REQUEST: Repeat exactly, and only, the lines from the one that contains "lean = resting_lean(body.CenterOfMass.x)" through the one that contains "from mathutils import Matrix, Vector, noise", both ends included.

SOURCE EXCERPT:
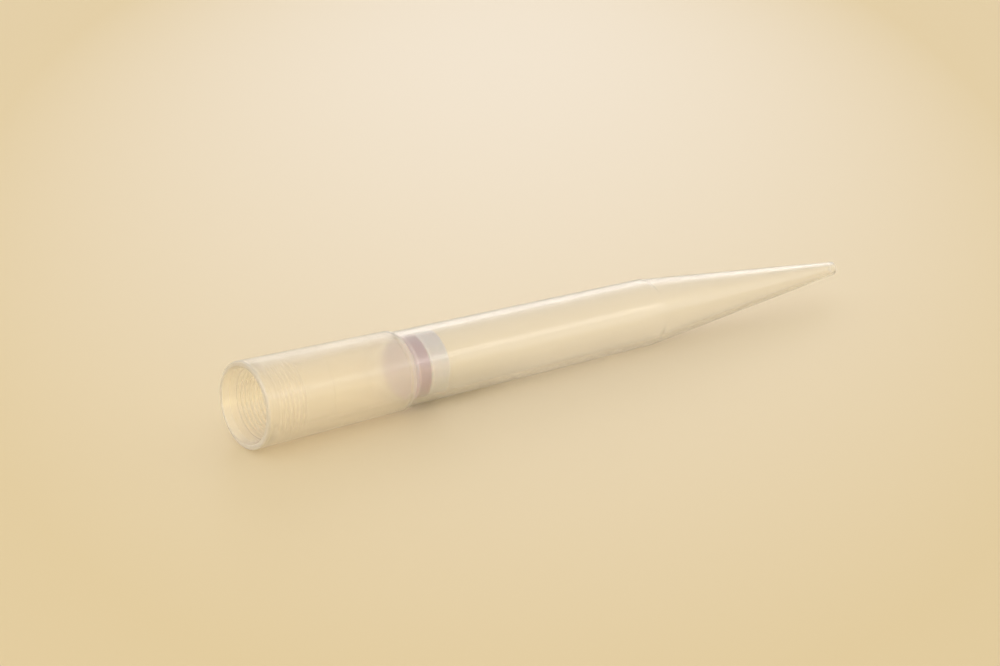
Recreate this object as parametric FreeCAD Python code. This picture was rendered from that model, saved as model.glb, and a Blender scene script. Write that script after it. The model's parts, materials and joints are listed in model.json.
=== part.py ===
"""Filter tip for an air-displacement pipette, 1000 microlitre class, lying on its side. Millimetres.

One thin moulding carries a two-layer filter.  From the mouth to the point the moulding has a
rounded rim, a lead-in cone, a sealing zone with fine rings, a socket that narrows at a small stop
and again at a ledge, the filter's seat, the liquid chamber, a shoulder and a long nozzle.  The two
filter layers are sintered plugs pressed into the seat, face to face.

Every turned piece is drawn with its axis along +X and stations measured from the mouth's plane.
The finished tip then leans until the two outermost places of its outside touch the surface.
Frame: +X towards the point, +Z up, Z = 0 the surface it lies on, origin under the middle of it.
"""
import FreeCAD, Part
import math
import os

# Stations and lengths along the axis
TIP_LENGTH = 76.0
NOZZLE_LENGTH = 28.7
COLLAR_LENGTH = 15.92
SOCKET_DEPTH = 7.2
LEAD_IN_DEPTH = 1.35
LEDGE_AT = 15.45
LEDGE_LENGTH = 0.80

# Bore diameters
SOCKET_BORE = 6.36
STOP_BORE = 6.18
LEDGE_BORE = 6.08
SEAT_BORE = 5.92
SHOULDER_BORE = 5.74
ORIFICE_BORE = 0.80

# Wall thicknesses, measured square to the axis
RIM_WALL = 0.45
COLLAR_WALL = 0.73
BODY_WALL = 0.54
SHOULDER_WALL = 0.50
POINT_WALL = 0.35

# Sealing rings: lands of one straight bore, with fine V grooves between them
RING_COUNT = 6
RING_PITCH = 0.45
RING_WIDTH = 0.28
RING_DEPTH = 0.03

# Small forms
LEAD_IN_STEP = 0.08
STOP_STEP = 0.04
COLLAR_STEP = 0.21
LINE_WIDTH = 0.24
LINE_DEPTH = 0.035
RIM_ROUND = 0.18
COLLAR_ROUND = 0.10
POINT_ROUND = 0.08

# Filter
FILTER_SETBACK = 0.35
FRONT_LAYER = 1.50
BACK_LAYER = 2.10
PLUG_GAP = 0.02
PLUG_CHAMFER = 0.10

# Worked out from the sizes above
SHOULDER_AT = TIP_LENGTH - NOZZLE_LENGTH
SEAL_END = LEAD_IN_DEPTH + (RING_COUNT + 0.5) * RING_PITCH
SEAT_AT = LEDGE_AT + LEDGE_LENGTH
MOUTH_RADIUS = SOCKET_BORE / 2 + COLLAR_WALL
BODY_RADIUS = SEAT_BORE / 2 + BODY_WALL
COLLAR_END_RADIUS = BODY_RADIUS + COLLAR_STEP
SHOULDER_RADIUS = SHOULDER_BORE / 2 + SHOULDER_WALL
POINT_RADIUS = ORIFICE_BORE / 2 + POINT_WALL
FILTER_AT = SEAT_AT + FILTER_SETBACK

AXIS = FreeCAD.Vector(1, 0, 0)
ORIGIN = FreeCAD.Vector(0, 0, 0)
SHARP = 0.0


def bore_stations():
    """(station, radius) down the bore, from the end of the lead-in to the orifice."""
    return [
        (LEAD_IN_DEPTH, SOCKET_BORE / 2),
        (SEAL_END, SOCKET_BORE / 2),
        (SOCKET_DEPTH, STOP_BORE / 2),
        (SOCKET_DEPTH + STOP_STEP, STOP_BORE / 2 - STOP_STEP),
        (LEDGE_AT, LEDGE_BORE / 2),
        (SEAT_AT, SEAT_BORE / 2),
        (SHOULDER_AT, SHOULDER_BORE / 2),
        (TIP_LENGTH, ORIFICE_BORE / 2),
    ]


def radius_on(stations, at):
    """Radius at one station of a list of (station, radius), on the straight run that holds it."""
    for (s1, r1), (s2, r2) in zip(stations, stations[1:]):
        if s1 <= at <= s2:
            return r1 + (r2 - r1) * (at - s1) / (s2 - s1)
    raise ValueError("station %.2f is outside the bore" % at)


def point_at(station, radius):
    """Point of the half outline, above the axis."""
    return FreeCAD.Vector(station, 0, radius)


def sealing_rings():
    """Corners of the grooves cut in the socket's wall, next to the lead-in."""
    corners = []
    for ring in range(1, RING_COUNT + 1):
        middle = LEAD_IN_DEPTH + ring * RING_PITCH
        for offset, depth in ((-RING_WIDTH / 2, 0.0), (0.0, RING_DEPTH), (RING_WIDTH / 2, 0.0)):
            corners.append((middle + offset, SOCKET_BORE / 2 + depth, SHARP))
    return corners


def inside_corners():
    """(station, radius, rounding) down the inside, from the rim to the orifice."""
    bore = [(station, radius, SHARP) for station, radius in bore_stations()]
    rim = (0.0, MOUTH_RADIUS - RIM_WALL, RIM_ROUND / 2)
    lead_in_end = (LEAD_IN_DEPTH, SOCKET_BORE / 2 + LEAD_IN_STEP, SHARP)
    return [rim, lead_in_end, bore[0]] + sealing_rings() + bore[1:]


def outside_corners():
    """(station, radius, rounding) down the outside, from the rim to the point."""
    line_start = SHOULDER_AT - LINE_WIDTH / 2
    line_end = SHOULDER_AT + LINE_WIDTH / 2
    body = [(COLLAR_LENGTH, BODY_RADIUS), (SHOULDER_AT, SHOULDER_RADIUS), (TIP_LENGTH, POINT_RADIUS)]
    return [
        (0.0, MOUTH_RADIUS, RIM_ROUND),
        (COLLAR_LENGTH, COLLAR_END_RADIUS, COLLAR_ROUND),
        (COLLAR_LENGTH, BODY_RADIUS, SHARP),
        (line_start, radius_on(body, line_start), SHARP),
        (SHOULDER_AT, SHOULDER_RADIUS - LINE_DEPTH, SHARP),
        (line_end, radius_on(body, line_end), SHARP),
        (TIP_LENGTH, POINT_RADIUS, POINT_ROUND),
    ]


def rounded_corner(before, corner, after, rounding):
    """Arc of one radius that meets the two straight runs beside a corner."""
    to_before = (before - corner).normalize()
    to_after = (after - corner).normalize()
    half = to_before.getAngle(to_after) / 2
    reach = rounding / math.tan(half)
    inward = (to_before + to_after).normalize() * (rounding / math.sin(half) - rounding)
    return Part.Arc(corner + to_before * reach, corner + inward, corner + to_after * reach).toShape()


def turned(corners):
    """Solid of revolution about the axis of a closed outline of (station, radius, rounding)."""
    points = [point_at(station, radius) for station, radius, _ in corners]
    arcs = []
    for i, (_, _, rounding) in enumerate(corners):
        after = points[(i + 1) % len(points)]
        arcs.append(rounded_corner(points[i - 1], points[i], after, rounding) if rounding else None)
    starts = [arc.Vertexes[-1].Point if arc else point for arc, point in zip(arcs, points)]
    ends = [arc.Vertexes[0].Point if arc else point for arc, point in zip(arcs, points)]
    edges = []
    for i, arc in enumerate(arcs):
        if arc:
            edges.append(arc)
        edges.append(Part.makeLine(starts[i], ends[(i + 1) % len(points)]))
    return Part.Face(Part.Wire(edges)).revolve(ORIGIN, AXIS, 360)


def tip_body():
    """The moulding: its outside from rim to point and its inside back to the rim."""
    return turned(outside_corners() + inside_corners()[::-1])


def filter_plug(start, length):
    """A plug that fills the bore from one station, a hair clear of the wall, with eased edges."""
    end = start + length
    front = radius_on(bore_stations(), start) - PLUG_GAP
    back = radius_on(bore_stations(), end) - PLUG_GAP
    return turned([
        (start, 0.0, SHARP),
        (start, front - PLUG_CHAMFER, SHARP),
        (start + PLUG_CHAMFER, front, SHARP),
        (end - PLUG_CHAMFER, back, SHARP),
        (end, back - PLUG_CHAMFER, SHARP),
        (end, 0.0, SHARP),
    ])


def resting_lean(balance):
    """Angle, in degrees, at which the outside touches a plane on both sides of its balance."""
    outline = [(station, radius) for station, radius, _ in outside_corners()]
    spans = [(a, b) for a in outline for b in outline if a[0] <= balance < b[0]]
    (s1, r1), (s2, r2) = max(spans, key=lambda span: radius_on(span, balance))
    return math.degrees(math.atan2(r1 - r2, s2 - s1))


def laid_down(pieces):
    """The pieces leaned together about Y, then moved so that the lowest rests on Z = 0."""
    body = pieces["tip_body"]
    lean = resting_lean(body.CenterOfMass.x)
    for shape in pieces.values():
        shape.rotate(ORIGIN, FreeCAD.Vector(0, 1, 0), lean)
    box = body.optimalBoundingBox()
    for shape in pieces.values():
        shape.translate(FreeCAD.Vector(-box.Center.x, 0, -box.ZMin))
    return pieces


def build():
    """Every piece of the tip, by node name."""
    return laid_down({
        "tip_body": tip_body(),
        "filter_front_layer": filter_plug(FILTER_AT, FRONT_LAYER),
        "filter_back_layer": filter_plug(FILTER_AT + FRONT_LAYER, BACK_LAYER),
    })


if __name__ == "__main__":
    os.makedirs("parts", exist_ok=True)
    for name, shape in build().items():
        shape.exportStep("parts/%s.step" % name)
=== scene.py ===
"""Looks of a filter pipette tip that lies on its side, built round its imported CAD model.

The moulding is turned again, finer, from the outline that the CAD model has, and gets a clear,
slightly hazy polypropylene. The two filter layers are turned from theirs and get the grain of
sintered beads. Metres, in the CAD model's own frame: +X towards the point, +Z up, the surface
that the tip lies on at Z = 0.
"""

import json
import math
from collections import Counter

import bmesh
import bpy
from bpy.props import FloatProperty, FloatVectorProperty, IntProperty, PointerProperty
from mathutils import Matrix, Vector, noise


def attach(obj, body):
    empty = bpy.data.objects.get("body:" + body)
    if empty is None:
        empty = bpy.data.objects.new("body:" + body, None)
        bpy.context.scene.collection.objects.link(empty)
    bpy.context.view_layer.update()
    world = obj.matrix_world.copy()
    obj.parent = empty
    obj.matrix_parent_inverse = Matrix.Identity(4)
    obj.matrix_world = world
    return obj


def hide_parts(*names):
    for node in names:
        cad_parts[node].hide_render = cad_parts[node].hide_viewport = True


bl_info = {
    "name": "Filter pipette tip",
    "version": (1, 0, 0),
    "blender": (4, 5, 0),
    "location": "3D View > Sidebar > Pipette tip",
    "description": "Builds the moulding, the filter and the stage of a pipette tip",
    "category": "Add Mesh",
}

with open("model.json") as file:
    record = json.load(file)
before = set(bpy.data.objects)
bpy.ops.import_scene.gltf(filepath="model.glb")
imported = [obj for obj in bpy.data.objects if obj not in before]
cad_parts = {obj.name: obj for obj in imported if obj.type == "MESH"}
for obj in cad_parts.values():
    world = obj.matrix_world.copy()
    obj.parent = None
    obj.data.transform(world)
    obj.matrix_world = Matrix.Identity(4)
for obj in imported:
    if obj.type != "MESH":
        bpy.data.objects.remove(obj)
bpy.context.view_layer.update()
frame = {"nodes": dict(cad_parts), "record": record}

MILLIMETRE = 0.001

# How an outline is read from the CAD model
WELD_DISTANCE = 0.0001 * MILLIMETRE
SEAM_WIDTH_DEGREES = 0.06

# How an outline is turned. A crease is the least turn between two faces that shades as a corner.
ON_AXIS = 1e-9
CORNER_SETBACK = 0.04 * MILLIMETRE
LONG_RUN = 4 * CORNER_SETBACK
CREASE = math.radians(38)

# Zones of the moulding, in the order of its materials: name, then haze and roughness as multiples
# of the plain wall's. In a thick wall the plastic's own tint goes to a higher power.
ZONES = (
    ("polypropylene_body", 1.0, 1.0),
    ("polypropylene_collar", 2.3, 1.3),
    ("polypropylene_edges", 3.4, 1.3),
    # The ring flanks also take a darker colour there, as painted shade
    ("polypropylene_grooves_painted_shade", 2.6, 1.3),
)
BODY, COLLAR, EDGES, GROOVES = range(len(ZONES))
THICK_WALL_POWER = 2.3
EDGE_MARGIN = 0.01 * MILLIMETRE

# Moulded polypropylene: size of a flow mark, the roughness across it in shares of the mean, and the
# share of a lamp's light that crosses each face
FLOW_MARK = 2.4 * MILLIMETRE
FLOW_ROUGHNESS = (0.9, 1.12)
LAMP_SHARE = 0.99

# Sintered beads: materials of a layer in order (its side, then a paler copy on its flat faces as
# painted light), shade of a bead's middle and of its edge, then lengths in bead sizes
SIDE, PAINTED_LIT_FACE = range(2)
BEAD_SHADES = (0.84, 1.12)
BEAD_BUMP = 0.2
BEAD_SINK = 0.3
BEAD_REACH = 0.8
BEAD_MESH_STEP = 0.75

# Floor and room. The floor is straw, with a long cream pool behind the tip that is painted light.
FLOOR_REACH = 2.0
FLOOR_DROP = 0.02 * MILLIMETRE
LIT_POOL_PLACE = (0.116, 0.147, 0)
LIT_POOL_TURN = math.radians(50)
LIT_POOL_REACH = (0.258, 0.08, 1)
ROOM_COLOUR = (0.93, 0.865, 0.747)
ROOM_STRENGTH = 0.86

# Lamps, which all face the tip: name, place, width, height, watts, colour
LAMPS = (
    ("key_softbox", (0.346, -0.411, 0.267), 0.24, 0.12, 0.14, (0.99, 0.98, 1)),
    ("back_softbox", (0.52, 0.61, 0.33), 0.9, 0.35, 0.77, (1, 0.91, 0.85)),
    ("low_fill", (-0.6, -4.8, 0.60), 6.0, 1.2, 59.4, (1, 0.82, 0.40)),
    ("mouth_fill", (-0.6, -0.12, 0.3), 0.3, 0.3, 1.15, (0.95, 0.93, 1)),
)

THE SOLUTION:
    lean = resting_lean(body.CenterOfMass.x)
    for shape in pieces.values():
        shape.rotate(ORIGIN, FreeCAD.Vector(0, 1, 0), lean)
    box = body.optimalBoundingBox()
    for shape in pieces.values():
        shape.translate(FreeCAD.Vector(-box.Center.x, 0, -box.ZMin))
    return pieces


def build():
    """Every piece of the tip, by node name."""
    return laid_down({
        "tip_body": tip_body(),
        "filter_front_layer": filter_plug(FILTER_AT, FRONT_LAYER),
        "filter_back_layer": filter_plug(FILTER_AT + FRONT_LAYER, BACK_LAYER),
    })


if __name__ == "__main__":
    os.makedirs("parts", exist_ok=True)
    for name, shape in build().items():
        shape.exportStep("parts/%s.step" % name)
=== scene.py ===
"""Looks of a filter pipette tip that lies on its side, built round its imported CAD model.

The moulding is turned again, finer, from the outline that the CAD model has, and gets a clear,
slightly hazy polypropylene. The two filter layers are turned from theirs and get the grain of
sintered beads. Metres, in the CAD model's own frame: +X towards the point, +Z up, the surface
that the tip lies on at Z = 0.
"""

import json
import math
from collections import Counter

import bmesh
import bpy
from bpy.props import FloatProperty, FloatVectorProperty, IntProperty, PointerProperty
from mathutils import Matrix, Vector, noise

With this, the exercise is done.